State rarely factor in top race
Published 5:01 pm Tuesday, June 21, 2011
The month of June in Alabama has seen the culmination of one of the most productive legislative sessions in state history, the beginning of a sensational gambling trial and record breaking sweltering heat.
Next year will be an election year but it is a presidential election year, which is not the big year for Alabama voters. Historically we have not gotten too excited about presidential politics. This is probably because we have never been a factor.

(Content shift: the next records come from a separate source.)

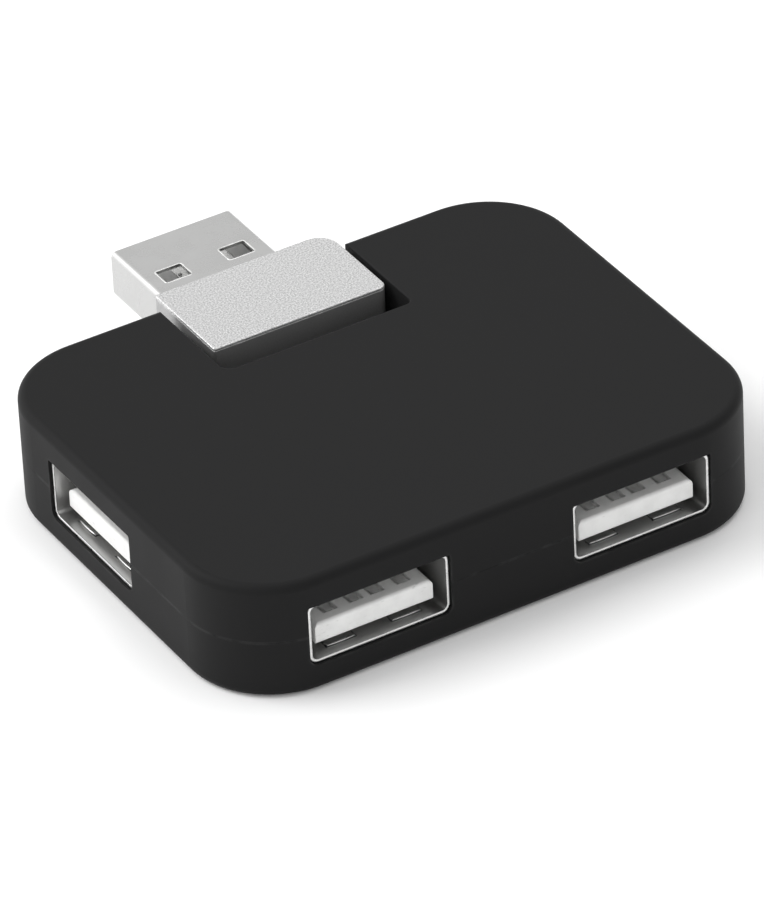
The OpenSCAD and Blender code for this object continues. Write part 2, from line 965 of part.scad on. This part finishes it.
module plug_shell() {
    color([0.8, 0.8, 0.82])
        difference() {
            translate([plug_x, plug_rear_y, plug_mid_z])
                difference() {
                    along_y(plug_tip_y - plug_rear_y)
                        plug_outline(0);
                    translate([0, -over, 0])
                        along_y(plug_tip_y - plug_rear_y + 2 * over)
                            plug_outline(plug_t);
                }
            for (x = [-latch_offset, latch_offset])
                translate([plug_x + x, plug_tip_y - window_from_tip - window_len / 2, plug_z0 - over])
                    linear_extrude(plug_h + 2 * over)
                        centred_panel(window_w, window_len, window_r);
        }
}

module plug_insulator() {
    inner_w = plug_w - 2 * plug_t - 2 * fit;
    inner_h = plug_h - 2 * plug_t - 2 * fit;
    rear_y = plug_rear_y - rear_step;
    low_z = plug_z0 + plug_t + fit;
    slot_len = plug_tip_y - slot_end - rear_y + over;
    color([0.93, 0.93, 0.92])
        difference() {
            translate([plug_x - inner_w / 2, rear_y, low_z]) {
                cube([inner_w, plug_tip_y - nose_back - rear_y, lane_z - low_z]);
                cube([inner_w, head_len, inner_h]);
            }
            for (x = pin_offsets)
                translate([plug_x + x - pin_w / 2 - fit, rear_y - over, lane_z - pin_t])
                    cube([pin_w + 2 * fit, slot_len, pin_t + fit]);
        }
}

module plug_contacts() {
    color([0.8, 0.8, 0.8])
        for (i = [0:3]) {
            front = plug_tip_y - (i == 0 || i == 3 ? outer_pin_back : inner_pin_back);
            translate([plug_x + pin_offsets[i] - pin_w / 2, plug_tail_y, lane_z - pin_t + pin_proud])
                cube([pin_w, front - plug_tail_y, pin_t]);
        }
}

// ---------- Nodes ----------

upper_casing();
lower_casing();
circuit_board();
hub_controller();
controller_leads();
crystal_can();
capacitor_can();
capacitor_base();
ceramic_capacitors();
chip_resistors();
resettable_fuse();
at_port(0) receptacle_shell();  // shell_left
at_port(1) receptacle_shell();  // shell_front_left
at_port(2) receptacle_shell();  // shell_front_right
at_port(3) receptacle_shell();  // shell_right
at_port(0) receptacle_insulator();  // insulator_left
at_port(1) receptacle_insulator();  // insulator_front_left
at_port(2) receptacle_insulator();  // insulator_front_right
at_port(3) receptacle_insulator();  // insulator_right
at_port(0) receptacle_contacts();  // contacts_left
at_port(1) receptacle_contacts();  // contacts_front_left
at_port(2) receptacle_contacts();  // contacts_front_right
at_port(3) receptacle_contacts();  // contacts_right
hub_lead(0);  // hub_lead_red
hub_lead(1);  // hub_lead_white
hub_lead(2);  // hub_lead_green
hub_lead(3);  // hub_lead_black
plug_housing();
plug_lid();
plug_shell();
plug_insulator();
plug_contacts();
plug_lead(0);  // plug_lead_red
plug_lead(1);  // plug_lead_white
plug_lead(2);  // plug_lead_green
plug_lead(3);  // plug_lead_black
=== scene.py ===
"""Looks of the hub: materials, fine sheet-metal details, floor, light and camera."""

import json
import math

import bpy
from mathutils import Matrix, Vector


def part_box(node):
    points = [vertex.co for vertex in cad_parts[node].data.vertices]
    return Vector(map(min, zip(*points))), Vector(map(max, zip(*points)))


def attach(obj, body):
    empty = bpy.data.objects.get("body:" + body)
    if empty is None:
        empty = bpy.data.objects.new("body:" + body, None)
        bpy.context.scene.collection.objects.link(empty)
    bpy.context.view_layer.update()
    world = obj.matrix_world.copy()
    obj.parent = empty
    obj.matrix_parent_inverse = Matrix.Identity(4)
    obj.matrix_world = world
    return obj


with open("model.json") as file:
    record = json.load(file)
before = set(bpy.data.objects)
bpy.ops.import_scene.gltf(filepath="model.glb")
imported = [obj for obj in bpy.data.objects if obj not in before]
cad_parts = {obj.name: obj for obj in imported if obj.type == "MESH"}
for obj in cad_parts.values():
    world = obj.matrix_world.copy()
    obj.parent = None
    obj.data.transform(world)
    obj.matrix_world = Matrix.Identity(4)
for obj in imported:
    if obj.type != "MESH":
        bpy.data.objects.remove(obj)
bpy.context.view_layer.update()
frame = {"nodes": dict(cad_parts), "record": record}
NODES = frame["nodes"]
PORTS = ["left", "front_left", "front_right", "right"]
MM = 0.001

# The same sizes as in the CAD model
PORT_H = 5.85 * MM
SHEET = 0.3 * MM
LATCH_X = 3.12 * MM
PIN_X = [-3.5, -1.0, 1.0, 3.5]


# ---------------------------------------------------------------- node helpers


def blank(name):
    mat = bpy.data.materials.new(name)
    mat.use_nodes = True
    tree = mat.node_tree
    return mat, tree, tree.nodes["Principled BSDF"]


def add(tree, kind, **values):
    """A shader node with its properties and unlinked inputs set by name."""
    node = tree.nodes.new(kind)
    for key, value in values.items():
        if hasattr(node, key):
            setattr(node, key, value)
        else:
            node.inputs[key.replace("_", " ")].default_value = value
    return node


def place(tree):
    """Object coordinates in millimetres."""
    coords = tree.nodes.new("ShaderNodeTexCoord")
    scaled = add(tree, "ShaderNodeVectorMath", operation="SCALE")
    scaled.inputs["Scale"].default_value = 1 / MM
    tree.links.new(coords.outputs["Object"], scaled.inputs[0])
    return scaled.outputs[0]


def noise(tree, where, per_mm, detail=3.0, rough=0.55, stretch=None):
    """Noise of about per_mm features in a millimetre, squeezed along the axes by stretch."""
    if stretch:
        mapped = add(tree, "ShaderNodeMapping")
        mapped.inputs["Scale"].default_value = stretch
        tree.links.new(where, mapped.inputs["Vector"])
        where = mapped.outputs[0]
    node = add(tree, "ShaderNodeTexNoise", Scale=per_mm, Detail=detail, Roughness=rough)
    tree.links.new(where, node.inputs["Vector"])
    return node.outputs[0]


def remap(tree, value, low, high, to_low, to_high):
    """Takes low..high to to_low..to_high, and clamps what lies outside."""
    node = add(tree, "ShaderNodeMapRange")
    for i, number in enumerate((low, high, to_low, to_high)):
        node.inputs[i + 1].default_value = number
    tree.links.new(value, node.inputs[0])
    return node.outputs[0]


def maths(tree, operation, a, b):
    node = add(tree, "ShaderNodeMath", operation=operation)
    for socket, value in zip(node.inputs, (a, b)):
        if isinstance(value, (int, float)):
            socket.default_value = value
        else:
            tree.links.new(value, socket)
    return node.outputs[0]


def mix_colour(tree, factor, a, b):
    node = add(tree, "ShaderNodeMix", data_type="RGBA")
    tree.links.new(factor, node.inputs["Factor"])
    for socket, value in ((node.inputs[6], a), (node.inputs[7], b)):
        if isinstance(value, tuple):
            socket.default_value = (*value, 1)
        else:
            tree.links.new(value, socket)
    return node.outputs[2]


def bump(tree, height, distance_mm, strength=1.0, on=None):
    """A normal roughened by height, on top of another normal where one is given."""
    node = add(tree, "ShaderNodeBump")
    node.inputs["Strength"].default_value = strength
    node.inputs["Distance"].default_value = distance_mm * MM
    tree.links.new(height, node.inputs["Height"])
    if on is not None:
        tree.links.new(on, node.inputs["Normal"])
    return node.outputs[0]


def rounding(tree, radius_mm):
    """A normal that rounds hard edges by this radius."""
    node = add(tree, "ShaderNodeBevel")
    node.samples = 6
    node.inputs["Radius"].default_value = radius_mm * MM
    return node.outputs[0]


def edge_share(tree, radius_mm, low, high):
    """0 on flat ground, rising to 1 at edges, from how far a rounded normal turns."""
    bevelled = rounding(tree, radius_mm)
    geometry = tree.nodes.new("ShaderNodeNewGeometry")
    dot = add(tree, "ShaderNodeVectorMath", operation="DOT_PRODUCT")
    tree.links.new(bevelled, dot.inputs[0])
    tree.links.new(geometry.outputs["Normal"], dot.inputs[1])
    return remap(tree, dot.outputs["Value"], low, high, 1.0, 0.0)


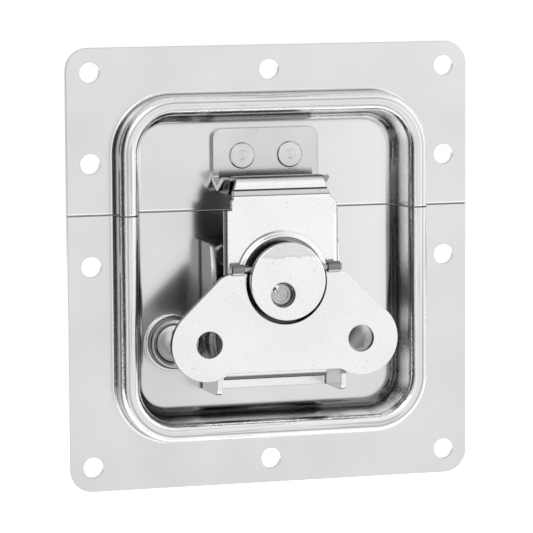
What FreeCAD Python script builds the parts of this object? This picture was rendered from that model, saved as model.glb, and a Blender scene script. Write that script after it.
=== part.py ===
import FreeCAD, Part
import math
import os
import re
import Sketcher

# Recessed butterfly latch: a two-part pressed dish, a keeper on the upper half, and on the
# lower half a draw hook worked by an eccentric cam with a folding butterfly wing, and a key lock.
# Millimetres. The front faces -Y, +Z is up, +X is right. The origin is the centre of the four
# corner holes, on the back face of the dish's flange. "out" is the distance in front of that face.

doc = FreeCAD.newDocument("ButterflyLatch")

# Driving dimensions
SIZES = {
    # Pressed dish
    "dish_sheet": 1.2,
    "flange_side": 11.6,
    "flange_end": 11.5,
    "flange_corner": 5.5,
    "rivet_hole_radius": 2.5,
    "hole_margin_side": 5.8,
    "hole_margin_end": 5.88,
    "side_hole_pitch": 24.8,
    "parting_z": 13.4,
    "parting_gap": 0.12,
    "rim_width": 78.4,
    "rim_height": 84.1,
    "rim_corner": 14.0,
    "rim_crest": 6.0,
    "crest_radius": 2.3,
    "foot_bend": 0.8,
    "rim_land": 0.8,
    "wall_lean": 1.3,
    "floor_depth": 4.5,
    "floor_bend": 2.5,
    "floor_overlap": 1.0,
    # Keeper
    "keeper_sheet": 1.5,
    "keeper_width": 26.8,
    "keeper_top_gap": 0.35,
    "keeper_height": 15.65,
    "keeper_lip_reach": 9.9,
    "keeper_lip_height": 2.9,
    "keeper_bend": 2.4,
    "keeper_lip_bend": 0.8,
    "keeper_corner": 2.5,
    "horn_width": 1.5,
    "horn_tip_reach": 4.6,
    "horn_tip_rise": 0.4,
    "horn_lean": 30.0,
    "horn_bend": 0.5,
    "horn_reach": 10.5,
    "horn_nose": 1.1,
    "horn_rise": 1.38,
    "keeper_rivet_pitch": 12.2,
    "keeper_rivet_drop": 6.7,
    "keeper_rivet_radius": 2.0,
    "keeper_head_radius": 3.2,
    "keeper_head_height": 0.5,
    # Base bracket
    "bracket_sheet": 1.3,
    "bracket_width": 32.8,
    "bracket_top": 6.0,
    "bracket_end_gap": 3.25,
    "bracket_height": 13.8,
    "bracket_top_height": 8.2,
    "bracket_lug": 4.0,
    "bracket_corner": 2.0,
    "bracket_top_corner": 1.2,
    "bracket_bend": 0.4,
    "bracket_rivet_gap": 1.5,
    "bracket_rivet_top": 2.5,
    "bracket_rivet_bottom": -22.0,
    "bracket_rivet_radius": 1.6,
    "bracket_head_radius": 2.6,
    "bracket_head_height": 0.9,
    "rivet_chamfer": 0.25,
    # Cam
    "pivot_x": -1.35,
    "pivot_z": -5.9,
    "pivot_radius": 2.2,
    "pivot_head_radius": 2.8,
    "pivot_head_height": 1.2,
    "pivot_tail_radius": 4.5,
    "pivot_tail_height": 1.3,
    "pivot_chamfer": 0.3,
    "washer_radius": 6.5,
    "washer_height": 0.6,
    "journal_radius": 6.0,
    "drum_flange_gap": 1.6,
    "drum_flange_height": 1.1,
    "drum_radius": 6.5,
    "drum_offset": 2.2,
    "neck_radius": 8.4,
    "disc_radius": 9.45,
    "disc_height": 1.5,
    "disc_edge": 0.35,
    "disc_rise": 3.22,
    "disc_face": 14.7,
    "disc_bore_radius": 3.05,
    "head_recess": 1.8,
    # Draw hook
    "hook_face": 10.0,
    "hook_sheet": 1.2,
    "hook_side_gap": 0.75,
    "hook_side_depth": 1.8,
    "hook_side_bottom": -21.5,
    "hook_edge_radius": 1.2,
    "hook_top_drop": 2.83,
    "hook_shoulder_drop": 3.35,
    "hook_left_step": 1.65,
    "hook_right_step": 0.5,
    "hook_left_corner": 0.8,
    "hook_right_corner": 2.0,
    "hook_fold": 0.4,
    "foot_step": 1.35,
    "foot_back_step": 5.6,
    "foot_bottom": -27.4,
    "foot_edge": 0.7,
    "claw_root": 2.0,
    "claw_step": 1.35,
    "claw_lean": 15.0,
    "claw_radius": 1.0,
    "claw_reach": 6.3,
    "claw_rise": 0.5,
    "claw_drop": 0.35,
    "claw_side_step": 2.15,
    "claw_taper": 1.35,
    "collar_radius": 11.6,
    "collar_slope": 1.0,
    "collar_width": 1.7,
    "collar_height": 0.5,
    # Wing
    "wing_back": 10.9,
    "wing_sheet": 1.4,
    "wing_top": -0.7,
    "wing_bottom": -24.7,
    "ear_x": 19.6,
    "ear_z": -17.5,
    "ear_radius": 9.0,
    "ear_hole_radius": 3.25,
    "ear_hole_shift": 0.4,
    "cut_out_shift": 0.3,
    "cut_out_drop": 0.5,
    "wing_slope": 44.0,
    "wing_corner": 5.0,
    "wing_blend": 3.0,
    "hinge_z": 0.25,
    "knuckle_radius": 1.35,
    "knuckle_inner": 10.6,
    "knuckle_length": 3.0,
    "pin_radius": 0.65,
    "pin_head_radius": 0.85,
    "pin_head_length": 0.5,
    # Key lock
    "lock_side_gap": 0.2,
    "lock_z": -18.6,
    "lock_seat_radius": 7.0,
    "lock_seat_height": 0.9,
    "lock_seat_edge": 0.3,
    "lock_rim_radius": 6.3,
    "lock_rim_height": 2.9,
    "lock_rim_edge": 0.5,
    "lock_thread_radius": 5.9,
    "lock_barrel_back": 14.0,
    "plug_radius": 4.6,
    "plug_recess": 0.6,
    "plug_funnel": 0.9,
    "plug_chamfer": 0.2,
    "key_slot_width": 1.4,
    "key_slot_height": 6.0,
    "key_slot_depth": 3.0,
    "nut_radius": 7.6,
    "nut_height": 2.6,
    "tail_width": 4.0,
    "tail_length": 1.6,
    "tail_root": 0.5,
    "tongue_length": 13.0,
    "tongue_width": 8.0,
    "tongue_heel_corner": 3.5,
    "tongue_tip_corner": 1.0,
    "screw_radius": 1.2,
    "screw_head_radius": 2.9,
    "screw_head_height": 1.4,
    "screw_chamfer": 0.5,
    "screw_length": 4.0,
    "screw_hole_depth": 5.0,
    # Fits and clearances
    "running_gap": 0.05,
    "rivet_gap": 0.04,
    "face_gap": 0.15,
    "slot_gap": 0.15,
    "wing_gap": 0.7,
    "rise_error": 0.22,
}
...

For close to 100 years we were a reliably Democratic state. If the Democratic Party nominated a yellow dog for president we would vote for him. Ever since 1964 we have been a rock solid Republican state. Today we are considered one of the safest Republican states in America. The Republican nominee has carried Alabama in the last nine presidential contests going back 36 years. It is a pretty safe bet that the GOP nominee will carry Alabama next year. Indeed if the Republicans fielded a yellow dog as their presidential nominee that dog would beat Barack Obama in Alabama. Therefore, you will not see Obama or the GOP standard bearer campaigning in the Heart of Dixie next fall.
When our forefathers set up the state voting process in 1901, they intuitively knew that we would be more interested in state politics than national. They put almost all of the important and high profile posts on the ballot in gubernatorial years. In 2014, along with the governor’s race, all seven constitutional offices will be up for election and all 140 legislative seats will be on the ballot along with all 67 sheriffs. Next year’s 2012 state ballot will only have a few judges and county commissioners. Therefore, it did not raise much ire or controversy when the legislature voted to move next year’s primaries from June to March.
The state has traditionally held primaries on the first Tuesday in June. In 2008 the legislature moved Alabama’s presidential primary to February in hopes of luring presidential contenders to the state. It was not a success. Very few came to court us. This move to combine the presidential primary and regular primary to one March date will save the state $4 million. Rep. Steve Clouse of Ozark spearheaded and sponsored this legislative move to save money.
The presidential race has begun with or without Alabama. President Obama will be the Democratic nominee. He is a prolific campaigner. His fundraising prowess is remarkable. His campaign set records in 2008 and 2012 will be unparalleled, especially given the fact that he is the incumbent president. His field organization and ability to use today’s state of the art technology to get out his base vote is truly astounding. However, he will have to weather a recalcitrant economy.
Obama won because of the economy and may lose because of it. James Carville’s admonition to Bill Clinton still rings true, “It’s the economy stupid.”
Although he may not be the favorite in Alabama, Mitt Romney is the frontrunner to be the GOP nominee. Given the economic condition of the country and the fact that Romney’s forte is economics, he stacks up well against Obama for 2012. He is probably the best horse the GOP could field to beat Obama. He is not considered a right wing ideologue and will not be considered a fringe candidate by the independent voters who decide the presidential election.
Candidates like Ron Paul, Sarah Palin, Michele Bachman, Rick Santorum and Newt Gingrich might appeal to very conservative Republican primary voters and will do well in the Southern primaries. However, none of these people can win a national election. Most mainstream independent voters in the important Midwest swing states perceive them as extreme.
Romney is absolutely the frontrunner. He has raised more money than all of the other announced candidates combined. He raised an amazing $10 million in a one day phone-a-thon in May. Every day he stays in the lead he will be able to quietly amass more big money and continue to swamp the field in the chase for precious campaign dollars.
Romney’s experience as a corporate executive and the leader who turned around the troubled 2002 Olympics makes him well suited to an electorate concerned first and foremost with the economy. However, his Achilles heel among GOP primary voters is his time as Governor of Massachusetts when he enacted a health care law similar to Obamacare. He is vulnerable on this issue. In addition, his Mormon faith is viewed with suspicion by some evangelical Christians but these same folks believe that Obama is a Muslim. Come next November, if the choice that evangelicals have is between a Mormon Republican or a Muslim Democrat, Romney wins.